►

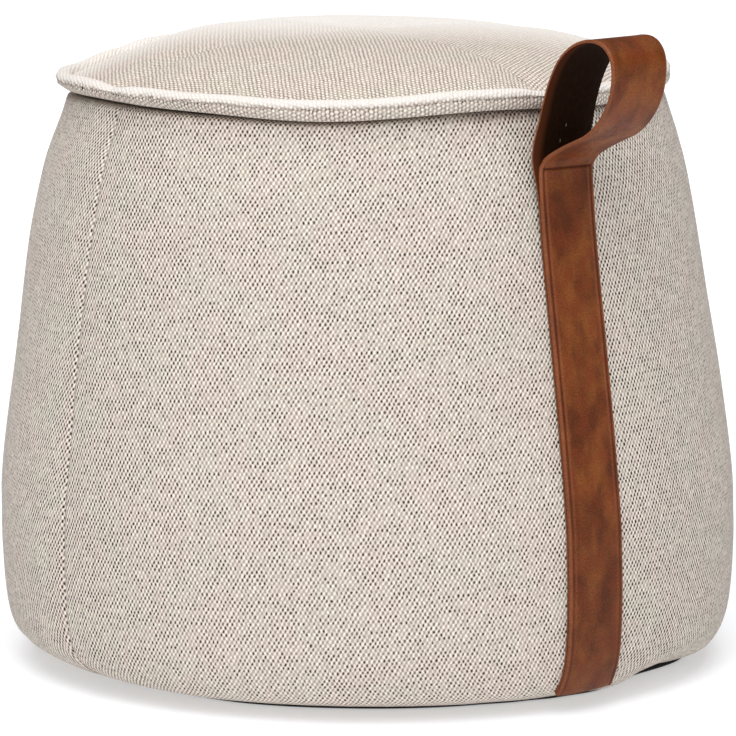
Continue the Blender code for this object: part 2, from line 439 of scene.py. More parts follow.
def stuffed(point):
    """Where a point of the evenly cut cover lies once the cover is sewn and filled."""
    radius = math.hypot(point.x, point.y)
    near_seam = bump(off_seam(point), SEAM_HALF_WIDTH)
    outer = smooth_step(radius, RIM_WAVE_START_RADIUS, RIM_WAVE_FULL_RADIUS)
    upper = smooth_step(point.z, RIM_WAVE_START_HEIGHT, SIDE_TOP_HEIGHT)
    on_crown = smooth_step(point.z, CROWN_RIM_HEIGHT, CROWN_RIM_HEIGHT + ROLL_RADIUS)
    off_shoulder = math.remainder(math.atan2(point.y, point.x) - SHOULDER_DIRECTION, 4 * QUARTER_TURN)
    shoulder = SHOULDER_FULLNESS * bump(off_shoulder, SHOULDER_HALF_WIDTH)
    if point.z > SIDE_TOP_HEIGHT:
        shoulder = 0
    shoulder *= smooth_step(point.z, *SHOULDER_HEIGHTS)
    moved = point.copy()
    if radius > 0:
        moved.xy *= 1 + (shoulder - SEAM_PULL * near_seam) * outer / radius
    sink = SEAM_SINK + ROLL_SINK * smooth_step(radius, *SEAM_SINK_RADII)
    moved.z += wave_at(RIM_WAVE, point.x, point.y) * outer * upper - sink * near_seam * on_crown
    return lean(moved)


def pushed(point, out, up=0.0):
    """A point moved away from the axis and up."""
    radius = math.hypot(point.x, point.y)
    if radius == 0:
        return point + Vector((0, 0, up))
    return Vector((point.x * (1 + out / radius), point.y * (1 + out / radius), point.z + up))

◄

Your task is to repeat every line exactly.

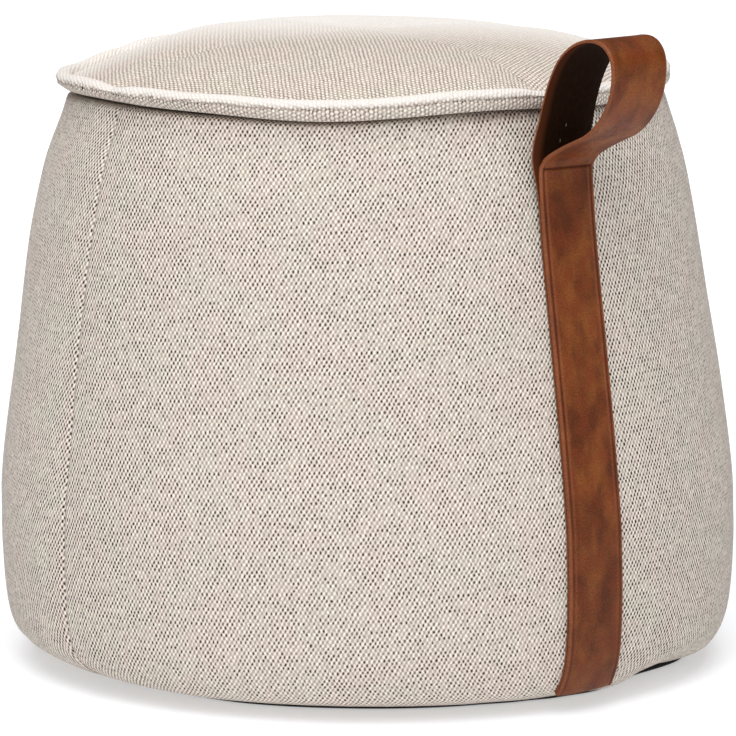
Continue the Blender code for this object: part 2, from line 439 of scene.py. More parts follow.
def stuffed(point):
    """Where a point of the evenly cut cover lies once the cover is sewn and filled."""
    radius = math.hypot(point.x, point.y)
    near_seam = bump(off_seam(point), SEAM_HALF_WIDTH)
    outer = smooth_step(radius, RIM_WAVE_START_RADIUS, RIM_WAVE_FULL_RADIUS)
    upper = smooth_step(point.z, RIM_WAVE_START_HEIGHT, SIDE_TOP_HEIGHT)
    on_crown = smooth_step(point.z, CROWN_RIM_HEIGHT, CROWN_RIM_HEIGHT + ROLL_RADIUS)
    off_shoulder = math.remainder(math.atan2(point.y, point.x) - SHOULDER_DIRECTION, 4 * QUARTER_TURN)
    shoulder = SHOULDER_FULLNESS * bump(off_shoulder, SHOULDER_HALF_WIDTH)
    if point.z > SIDE_TOP_HEIGHT:
        shoulder = 0
    shoulder *= smooth_step(point.z, *SHOULDER_HEIGHTS)
    moved = point.copy()
    if radius > 0:
        moved.xy *= 1 + (shoulder - SEAM_PULL * near_seam) * outer / radius
    sink = SEAM_SINK + ROLL_SINK * smooth_step(radius, *SEAM_SINK_RADII)
    moved.z += wave_at(RIM_WAVE, point.x, point.y) * outer * upper - sink * near_seam * on_crown
    return lean(moved)


def pushed(point, out, up=0.0):
    """A point moved away from the axis and up."""
    radius = math.hypot(point.x, point.y)
    if radius == 0:
        return point + Vector((0, 0, up))
    return Vector((point.x * (1 + out / radius), point.y * (1 + out / radius), point.z + up))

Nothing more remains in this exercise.